Objective » Copy each line holding the string "this".

Data shown »
━━━━━━━━━━
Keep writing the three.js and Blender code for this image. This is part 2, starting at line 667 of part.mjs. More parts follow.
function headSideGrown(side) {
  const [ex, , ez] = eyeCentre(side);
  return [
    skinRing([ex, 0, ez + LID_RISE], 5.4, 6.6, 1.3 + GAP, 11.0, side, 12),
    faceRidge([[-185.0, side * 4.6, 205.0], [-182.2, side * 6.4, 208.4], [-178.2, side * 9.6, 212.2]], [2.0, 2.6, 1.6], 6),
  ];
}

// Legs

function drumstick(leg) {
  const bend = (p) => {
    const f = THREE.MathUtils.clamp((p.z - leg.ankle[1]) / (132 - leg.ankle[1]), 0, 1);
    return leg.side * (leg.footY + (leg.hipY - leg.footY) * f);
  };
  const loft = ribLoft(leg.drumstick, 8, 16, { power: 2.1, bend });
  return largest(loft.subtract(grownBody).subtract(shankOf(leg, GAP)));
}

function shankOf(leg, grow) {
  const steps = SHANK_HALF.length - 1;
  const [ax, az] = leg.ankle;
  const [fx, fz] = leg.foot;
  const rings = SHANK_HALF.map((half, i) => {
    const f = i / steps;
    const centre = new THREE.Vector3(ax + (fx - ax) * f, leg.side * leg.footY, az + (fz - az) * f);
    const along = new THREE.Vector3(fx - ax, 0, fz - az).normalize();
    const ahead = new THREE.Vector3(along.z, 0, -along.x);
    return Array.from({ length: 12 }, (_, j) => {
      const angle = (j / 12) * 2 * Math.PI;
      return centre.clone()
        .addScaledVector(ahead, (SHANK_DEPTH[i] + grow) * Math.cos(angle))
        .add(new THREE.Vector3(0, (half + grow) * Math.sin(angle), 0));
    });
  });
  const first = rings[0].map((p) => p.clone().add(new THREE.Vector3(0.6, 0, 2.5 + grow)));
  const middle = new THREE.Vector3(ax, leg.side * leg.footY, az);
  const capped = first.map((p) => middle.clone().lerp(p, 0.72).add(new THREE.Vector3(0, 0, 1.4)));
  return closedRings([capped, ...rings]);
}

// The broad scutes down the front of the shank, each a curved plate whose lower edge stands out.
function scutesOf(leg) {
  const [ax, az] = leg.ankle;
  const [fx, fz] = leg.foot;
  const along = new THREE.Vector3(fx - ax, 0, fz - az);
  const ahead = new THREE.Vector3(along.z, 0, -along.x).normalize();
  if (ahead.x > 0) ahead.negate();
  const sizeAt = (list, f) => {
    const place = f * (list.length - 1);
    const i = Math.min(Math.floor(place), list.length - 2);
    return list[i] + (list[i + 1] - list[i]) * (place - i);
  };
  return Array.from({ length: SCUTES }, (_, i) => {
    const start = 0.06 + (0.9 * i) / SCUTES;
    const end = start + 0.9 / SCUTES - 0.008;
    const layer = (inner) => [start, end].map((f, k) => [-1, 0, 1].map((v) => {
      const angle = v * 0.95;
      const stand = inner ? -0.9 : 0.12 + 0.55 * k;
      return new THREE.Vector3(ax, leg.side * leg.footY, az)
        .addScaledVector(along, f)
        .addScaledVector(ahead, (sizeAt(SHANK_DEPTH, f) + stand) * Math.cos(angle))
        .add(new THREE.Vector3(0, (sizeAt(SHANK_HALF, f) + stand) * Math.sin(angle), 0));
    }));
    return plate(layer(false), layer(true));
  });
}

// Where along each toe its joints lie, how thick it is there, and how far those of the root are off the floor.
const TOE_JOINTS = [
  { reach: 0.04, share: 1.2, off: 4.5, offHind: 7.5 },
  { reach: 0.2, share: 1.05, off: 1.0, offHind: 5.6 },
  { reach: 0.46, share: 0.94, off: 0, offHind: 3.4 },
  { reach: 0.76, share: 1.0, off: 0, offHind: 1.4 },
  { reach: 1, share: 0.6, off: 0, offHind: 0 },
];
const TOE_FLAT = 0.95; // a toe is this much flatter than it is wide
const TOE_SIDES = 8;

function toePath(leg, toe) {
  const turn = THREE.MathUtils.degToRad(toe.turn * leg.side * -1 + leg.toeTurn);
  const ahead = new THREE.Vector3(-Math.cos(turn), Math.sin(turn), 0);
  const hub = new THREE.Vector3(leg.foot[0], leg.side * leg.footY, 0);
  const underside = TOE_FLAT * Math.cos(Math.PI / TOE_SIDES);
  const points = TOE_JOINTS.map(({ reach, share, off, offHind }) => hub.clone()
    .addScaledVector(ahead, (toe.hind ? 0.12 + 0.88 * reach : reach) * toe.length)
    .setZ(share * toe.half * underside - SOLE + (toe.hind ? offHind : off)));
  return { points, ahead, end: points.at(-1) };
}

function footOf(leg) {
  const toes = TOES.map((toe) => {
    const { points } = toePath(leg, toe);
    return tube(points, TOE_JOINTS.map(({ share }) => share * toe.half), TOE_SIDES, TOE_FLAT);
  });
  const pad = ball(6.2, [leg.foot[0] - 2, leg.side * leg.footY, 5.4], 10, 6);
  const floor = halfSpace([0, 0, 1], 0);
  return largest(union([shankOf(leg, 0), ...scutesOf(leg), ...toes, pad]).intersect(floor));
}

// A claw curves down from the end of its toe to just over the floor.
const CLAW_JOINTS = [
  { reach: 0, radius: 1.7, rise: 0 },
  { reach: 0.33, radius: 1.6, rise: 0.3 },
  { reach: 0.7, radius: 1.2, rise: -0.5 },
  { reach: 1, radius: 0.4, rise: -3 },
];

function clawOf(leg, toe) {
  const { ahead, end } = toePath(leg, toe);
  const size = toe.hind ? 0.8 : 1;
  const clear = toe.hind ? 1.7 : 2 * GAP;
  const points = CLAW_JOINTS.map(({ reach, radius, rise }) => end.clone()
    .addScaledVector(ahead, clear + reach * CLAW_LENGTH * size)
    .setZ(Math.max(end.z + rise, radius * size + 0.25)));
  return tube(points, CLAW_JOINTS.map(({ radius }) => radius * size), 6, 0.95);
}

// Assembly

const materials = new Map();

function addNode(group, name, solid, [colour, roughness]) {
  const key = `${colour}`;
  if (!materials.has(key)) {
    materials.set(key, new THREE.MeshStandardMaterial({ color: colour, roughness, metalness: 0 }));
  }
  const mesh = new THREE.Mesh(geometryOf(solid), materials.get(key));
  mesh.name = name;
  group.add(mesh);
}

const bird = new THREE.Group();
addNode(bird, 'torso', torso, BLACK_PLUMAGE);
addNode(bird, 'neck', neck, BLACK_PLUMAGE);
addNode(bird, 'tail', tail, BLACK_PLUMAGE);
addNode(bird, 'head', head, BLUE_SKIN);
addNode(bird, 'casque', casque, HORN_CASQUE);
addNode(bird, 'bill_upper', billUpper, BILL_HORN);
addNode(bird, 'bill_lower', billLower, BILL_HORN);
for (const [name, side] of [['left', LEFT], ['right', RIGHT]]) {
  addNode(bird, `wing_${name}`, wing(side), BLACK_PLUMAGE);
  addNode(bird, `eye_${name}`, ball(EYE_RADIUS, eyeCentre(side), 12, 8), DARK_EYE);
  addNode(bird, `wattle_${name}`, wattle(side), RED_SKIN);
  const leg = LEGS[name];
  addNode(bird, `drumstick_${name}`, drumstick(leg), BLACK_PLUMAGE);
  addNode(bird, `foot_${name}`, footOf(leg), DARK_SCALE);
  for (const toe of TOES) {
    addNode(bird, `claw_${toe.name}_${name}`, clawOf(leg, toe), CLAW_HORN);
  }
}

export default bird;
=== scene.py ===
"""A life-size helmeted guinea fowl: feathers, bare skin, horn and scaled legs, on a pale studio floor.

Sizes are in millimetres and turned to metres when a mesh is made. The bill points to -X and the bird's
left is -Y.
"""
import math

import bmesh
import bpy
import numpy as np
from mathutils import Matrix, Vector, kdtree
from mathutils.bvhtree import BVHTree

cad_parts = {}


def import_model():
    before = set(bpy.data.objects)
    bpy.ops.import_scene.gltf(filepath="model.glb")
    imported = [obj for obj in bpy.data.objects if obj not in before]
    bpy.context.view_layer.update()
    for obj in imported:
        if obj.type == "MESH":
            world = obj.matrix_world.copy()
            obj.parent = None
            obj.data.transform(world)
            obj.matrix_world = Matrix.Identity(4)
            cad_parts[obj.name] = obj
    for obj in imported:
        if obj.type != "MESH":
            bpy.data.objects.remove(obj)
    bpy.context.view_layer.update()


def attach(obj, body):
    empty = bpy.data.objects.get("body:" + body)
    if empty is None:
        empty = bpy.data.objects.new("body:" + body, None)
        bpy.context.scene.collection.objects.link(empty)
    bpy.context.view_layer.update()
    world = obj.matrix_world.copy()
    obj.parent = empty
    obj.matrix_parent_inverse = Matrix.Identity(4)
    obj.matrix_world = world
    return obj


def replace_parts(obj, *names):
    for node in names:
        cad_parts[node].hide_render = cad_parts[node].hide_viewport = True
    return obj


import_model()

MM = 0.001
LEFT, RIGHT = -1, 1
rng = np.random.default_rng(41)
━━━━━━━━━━
The answer »
Keep writing the three.js and Blender code for this image. This is part 2, starting at line 667 of part.mjs. More parts follow.
const TOE_FLAT = 0.95; // a toe is this much flatter than it is wide